§ **DATA TO USE**:
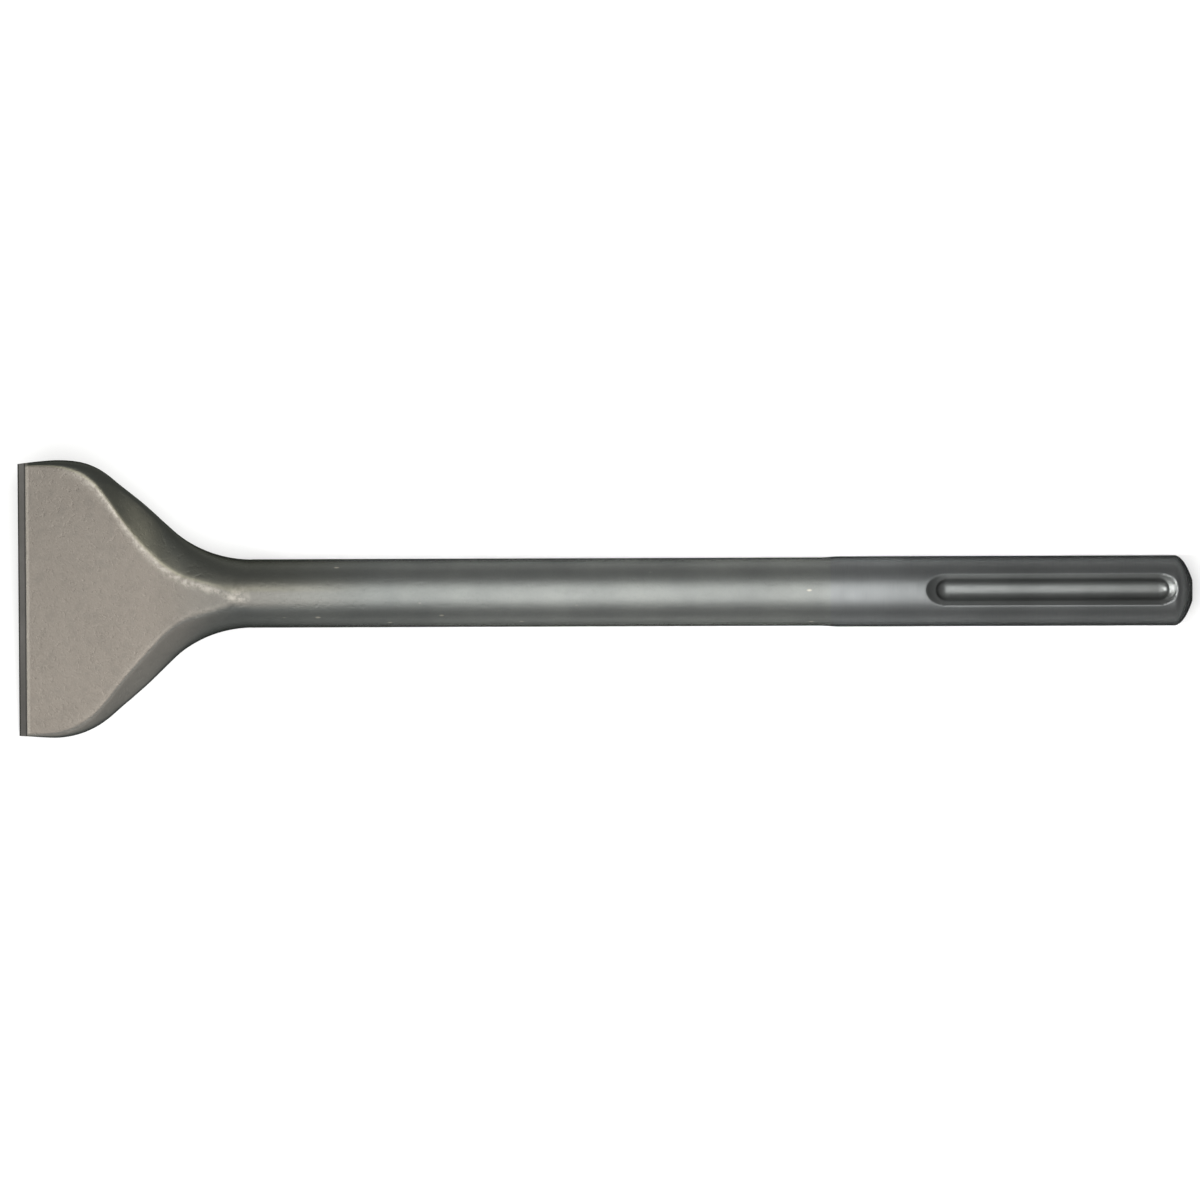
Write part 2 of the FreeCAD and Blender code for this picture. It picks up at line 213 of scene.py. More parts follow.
@dataclass
class ForgedOutline:
    """The forging's outline from above and its cross-sections, in millimetres and degrees.

    A run is a distance from the cutting edge along the bar. The outline is a side that opens
    slightly, a round shoulder, a straight flank and a hollow neck that ends in the bar.
    """

    # The blank from above
    overall_length: float = 300
    bar_radius: float = 8.75
    edge_width: float = 70.6
    flare_angle: float = 6.5
    shoulder_radius: float = 21
    flank_angle: float = 42.4
    neck_radius: float = 30
    blade_run: float = 60
    blade_offset: float = 1.5
    # The ground bevels and the pressed faces
    tip_thickness: float = 0.3
    bevel_length: float = 2
    bevel_heel_thickness: float = 2.2
    wedge_angle: float = 16.2
    # The rounded flanks, and how far the hammer widened each
    side_bulge: float = 0.55
    flank_bulge: float = 1.13
    barrel_rise: float = 1.06
    edge_rounding: float = 1.3
    flank_lean: float = 26
    lean_end: float = 44
    wide_run: float = 31.5
    wide_spread: float = 7.5
    wide_upper: float = 2.5
    wide_lower: float = 0.6
    # Where the outline swells or falls short
    swell: float = 0.75
    swell_run: float = 33
    swell_spread: float = 7
    upper_trim: float = 0.5
    trim_run: float = 11
    trim_spread: float = 6
    # Painted highlight along the edge between face and flank, partly bare worn steel, weaker on the
    # lower side
    wear_and_highlight_start: float = 10
    wear_and_highlight_fade_in: float = 8
    wear_and_highlight_end: float = 64
    wear_and_highlight_fade_out: float = 15
    lower_wear_and_highlight: float = 0.2
    wear_and_highlight_inset: float = 0.85
    wear_and_highlight_width: float = 1.15
    # How far the flat top's corner at the neck's start is rounded over
    corner_softening: float = 3.5
    softening_points: int = 15
    # How finely a section is drawn, and the limits that keep its curves from crossing
    arc_points: int = 400
    curve_points: int = 900
    window_points: int = 21
    fall_limit: float = 0.9
    rounding_limit: float = 0.45

    def __post_init__(self) -> None:
        """Works out where the outline's stretches meet."""
        self.flare = math.radians(self.flare_angle)
        self.flank = math.radians(self.flank_angle)
        self.slope = math.tan(math.radians(self.wedge_angle / 2))
        self.neck_start = self.blade_run - self.neck_radius * math.sin(self.flank)
        drop = self.neck_radius / math.cos(self.flank) - self.neck_radius
        self.flank_rise = self.blade_run * math.tan(self.flank) + self.bar_radius - drop
        across_flank = self.flank_rise - self.shoulder_radius / math.cos(self.flank)
        across_side = self.edge_width / 2 - self.shoulder_radius / math.cos(self.flare)
        turns = math.tan(self.flare) + math.tan(self.flank)
        self.centre_run = (across_flank - across_side) / turns
        self.centre_width = across_side + self.centre_run * math.tan(self.flare)
        self.shoulder_start = self.centre_run - self.shoulder_radius * math.sin(self.flare)
        self.shoulder_end = self.centre_run + self.shoulder_radius * math.sin(self.flank)

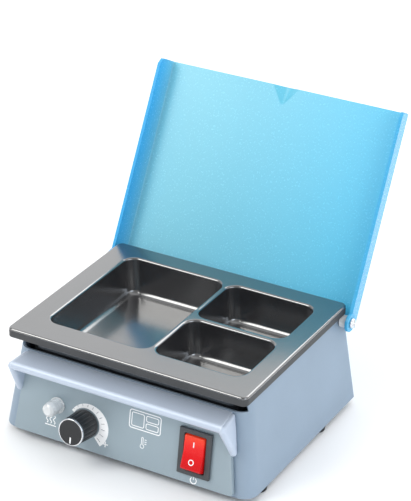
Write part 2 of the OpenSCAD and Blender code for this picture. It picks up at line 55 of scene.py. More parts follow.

§ **WRITTEN EXERCISE**: Output each entry precisely as given.

§ **RIGHT ANSWER**:
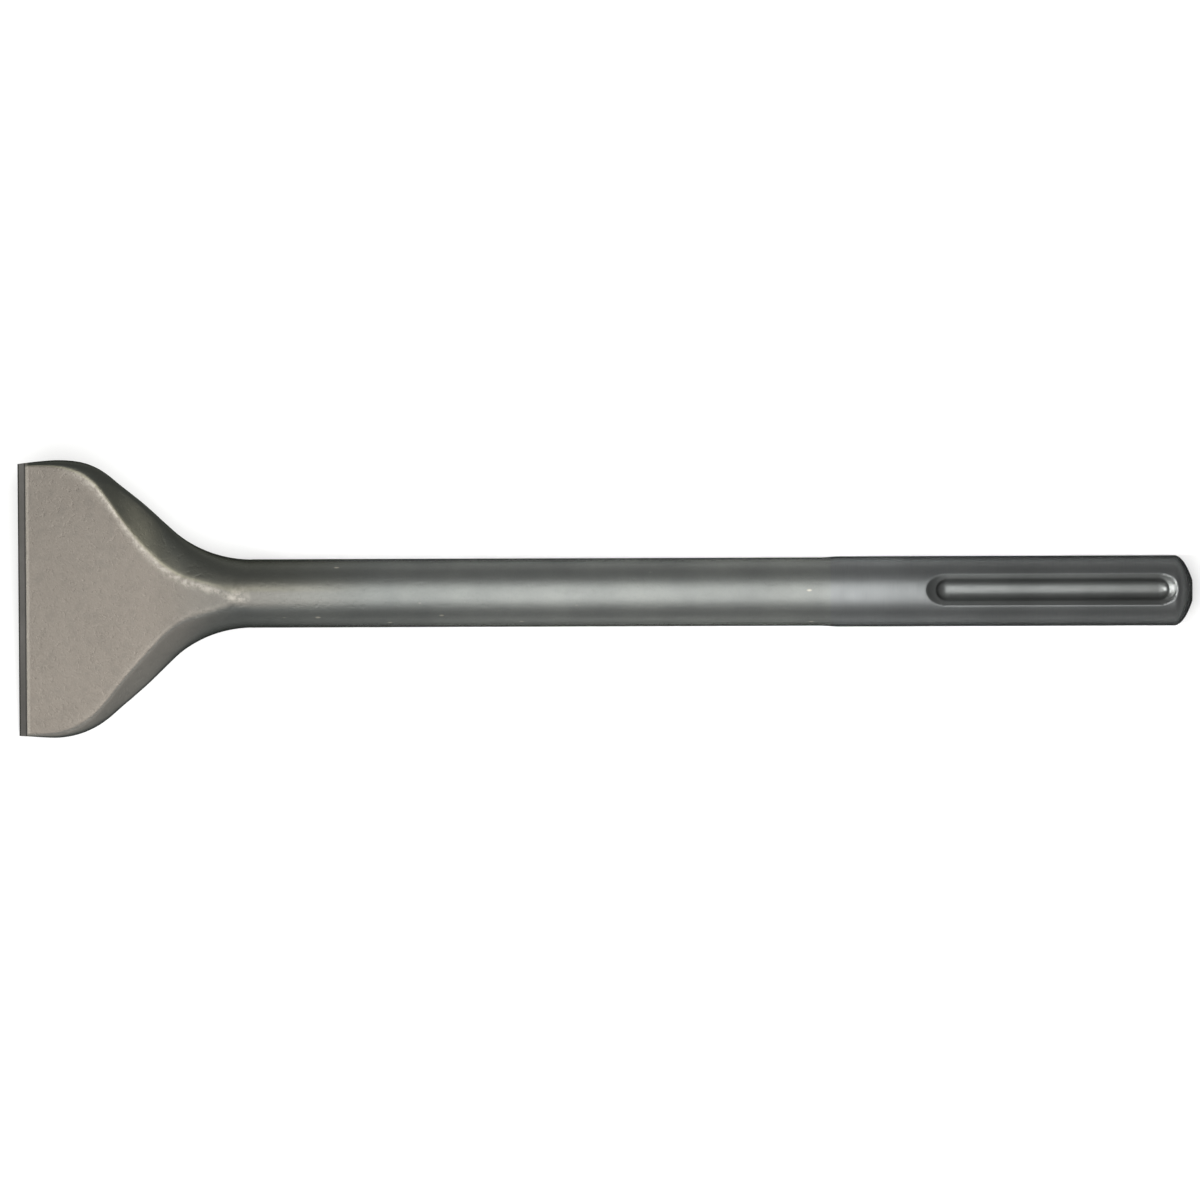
Write part 2 of the FreeCAD and Blender code for this picture. It picks up at line 213 of scene.py. More parts follow.
@dataclass
class ForgedOutline:
    """The forging's outline from above and its cross-sections, in millimetres and degrees.

    A run is a distance from the cutting edge along the bar. The outline is a side that opens
    slightly, a round shoulder, a straight flank and a hollow neck that ends in the bar.
    """

    # The blank from above
    overall_length: float = 300
    bar_radius: float = 8.75
    edge_width: float = 70.6
    flare_angle: float = 6.5
    shoulder_radius: float = 21
    flank_angle: float = 42.4
    neck_radius: float = 30
    blade_run: float = 60
    blade_offset: float = 1.5
    # The ground bevels and the pressed faces
    tip_thickness: float = 0.3
    bevel_length: float = 2
    bevel_heel_thickness: float = 2.2
    wedge_angle: float = 16.2
    # The rounded flanks, and how far the hammer widened each
    side_bulge: float = 0.55
    flank_bulge: float = 1.13
    barrel_rise: float = 1.06
    edge_rounding: float = 1.3
    flank_lean: float = 26
    lean_end: float = 44
    wide_run: float = 31.5
    wide_spread: float = 7.5
    wide_upper: float = 2.5
    wide_lower: float = 0.6
    # Where the outline swells or falls short
    swell: float = 0.75
    swell_run: float = 33
    swell_spread: float = 7
    upper_trim: float = 0.5
    trim_run: float = 11
    trim_spread: float = 6
    # Painted highlight along the edge between face and flank, partly bare worn steel, weaker on the
    # lower side
    wear_and_highlight_start: float = 10
    wear_and_highlight_fade_in: float = 8
    wear_and_highlight_end: float = 64
    wear_and_highlight_fade_out: float = 15
    lower_wear_and_highlight: float = 0.2
    wear_and_highlight_inset: float = 0.85
    wear_and_highlight_width: float = 1.15
    # How far the flat top's corner at the neck's start is rounded over
    corner_softening: float = 3.5
    softening_points: int = 15
    # How finely a section is drawn, and the limits that keep its curves from crossing
    arc_points: int = 400
    curve_points: int = 900
    window_points: int = 21
    fall_limit: float = 0.9
    rounding_limit: float = 0.45

    def __post_init__(self) -> None:
        """Works out where the outline's stretches meet."""
        self.flare = math.radians(self.flare_angle)
        self.flank = math.radians(self.flank_angle)
        self.slope = math.tan(math.radians(self.wedge_angle / 2))
        self.neck_start = self.blade_run - self.neck_radius * math.sin(self.flank)
        drop = self.neck_radius / math.cos(self.flank) - self.neck_radius
        self.flank_rise = self.blade_run * math.tan(self.flank) + self.bar_radius - drop
        across_flank = self.flank_rise - self.shoulder_radius / math.cos(self.flank)
        across_side = self.edge_width / 2 - self.shoulder_radius / math.cos(self.flare)
        turns = math.tan(self.flare) + math.tan(self.flank)
        self.centre_run = (across_flank - across_side) / turns
        self.centre_width = across_side + self.centre_run * math.tan(self.flare)
        self.shoulder_start = self.centre_run - self.shoulder_radius * math.sin(self.flare)
        self.shoulder_end = self.centre_run + self.shoulder_radius * math.sin(self.flank)

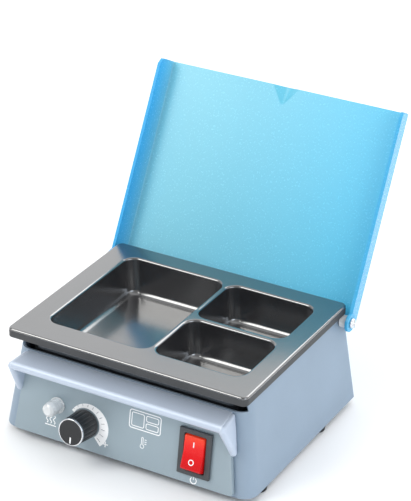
Write part 2 of the OpenSCAD and Blender code for this picture. It picks up at line 55 of scene.py. More parts follow.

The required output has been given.